Enabling web page hosting from a Github repository is quick, as explained here. And setting a custom domain is a single setting on Github, and additional setting up your domain DNS. The Github Settings panel have a default example site template generator, so with that you’ll have some pages to look at in few clicks. Now you can download the generated files, modify and upload with standard git commands. (Replace username/repository with your own names).

git clone http://github.com/username/repository
git commit
git push

Github uses Jekell to statically generate the site, and this requires a special file and directory structure. It is of course possible to experiment with the files directly on Github, however it might be easier to edit and compile locally.
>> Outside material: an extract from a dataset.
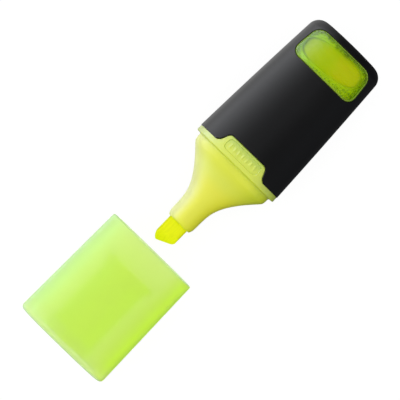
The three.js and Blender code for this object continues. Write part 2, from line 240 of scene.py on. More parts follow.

For that, a local install of Jekyll and relevant dependencies and tools is required.

sudo apt-get install ruby ruby-dev rubygems-integration nodejs gcc make
sudo gem install jekyll jekyll-docs jekyll-feed jekyll-paginate bundler minima iconv

On older Debian (7 – Wheezy) or Ubuntu (14.04) distributions, the ruby packages where versioned incorrectly, so the 2.0 version is required for the ruby package and gem binary.

sudo apt-get install ruby2.0 ruby2.0-dev rubygems-integration nodejs ruby-mkrf gcc make
sudo gem2.0 install jekyll jekyll-docs jekyll-feed jekyll-paginate bundler minima iconv

With that in place, you can generate a new blank site, and make Jekyll serve it locally on http://127.0.0.1:4000/ . Of course, the final destination would be the Github repository.

jekyll new test --skip-bundle
cd test
jekyll serve

For more advanced options and functions, the Jekyll documentation is good. There are some Jekeyll based example sites here. In particular, Patrick Mckinley’s pagination example with source looks interesting.